どの楽章においても曲の起承転結がはっきりしていて、演奏者にとってもお客様にとっても納得感を持って終了するのが特徴的だと言えるでしょう。


大いなる秋田楽譜について

吹奏楽でも合唱でも演奏するにはかなりの練習が必要な「大いなる秋田」ですが、秋田県では無償で総譜及びパート譜の貸し出しを行っています。

このような壮大な楽曲に一度は挑戦してみたいという人は、担当である秋田県観光文化スポーツ文化振興課調整・文化振興班までホームページに記載されている電話やメールで問い合わせをしてみましょう。

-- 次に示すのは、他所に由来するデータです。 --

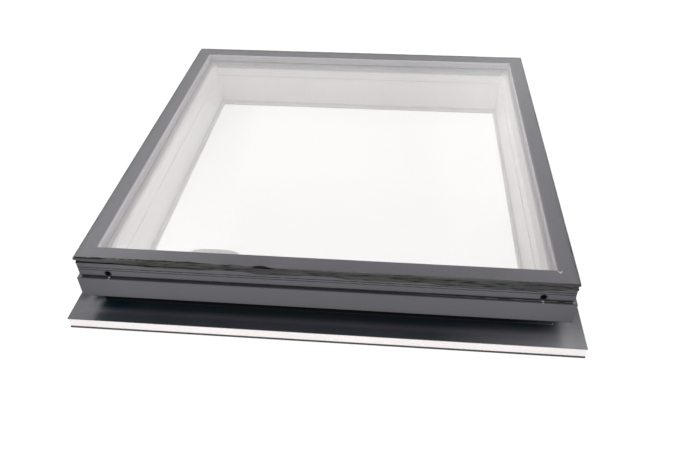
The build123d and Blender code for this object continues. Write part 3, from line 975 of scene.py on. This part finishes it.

参考:美の国秋田ネット「大いなる秋田」楽譜の貸し出しについて


演奏してみて「大いなる秋田」に思うこと

筆者は大仙市立大曲中学校出身で2年生の半ばまで吹奏楽部に所属し、オーボエを吹いていたため偶然にも吹奏楽の演奏と合唱を両方経験しました。

オーボエ奏者として大いなる秋田の練習に参加していた際は、パートの中で1人だけが演奏することのできる第二楽章「追憶」の印象的なメロディーに憧れ、必死に練習を繰り返したのを覚えています。

「追憶」のメロディーを演奏することは、筆者にとって「白鳥の湖」のオーボエソロを吹くのと同じくらい価値のある経験だと思っていたためです。

2年生の半ばで吹奏楽部を辞める直前、練習でたまたま同じパートの先輩や同学年の人が誰もおらず、一度だけ追憶のオーボエを演奏することができ、「もう吹奏楽部にやり残したことはない」と感じました。

転部した科学部での活動が忙しく、3年生の時の大いなる秋田の合唱練習にはあまり参加できないことが多かったのですが、それでも曲中祭で披露した際はとても感動しました。

そのため、クラウドファンディングを行っても大いなる秋田の演奏をしたいという情熱にはとても共感できるものがあります。

吹奏楽、合唱を一度でも経験している人には、ぜひ挑戦してほしい楽曲です。


まとめ

大いなる秋田は正式名称を「合唱とブラスのための楽曲 大いなる秋田」と言い、合唱と吹奏楽で構成されるため、難易度の高い楽曲でありながら秋田県民に長く愛され続けている楽曲だとわかりました。

秋田が好きな人であればとても感動するので、ぜひ聴いてみてください。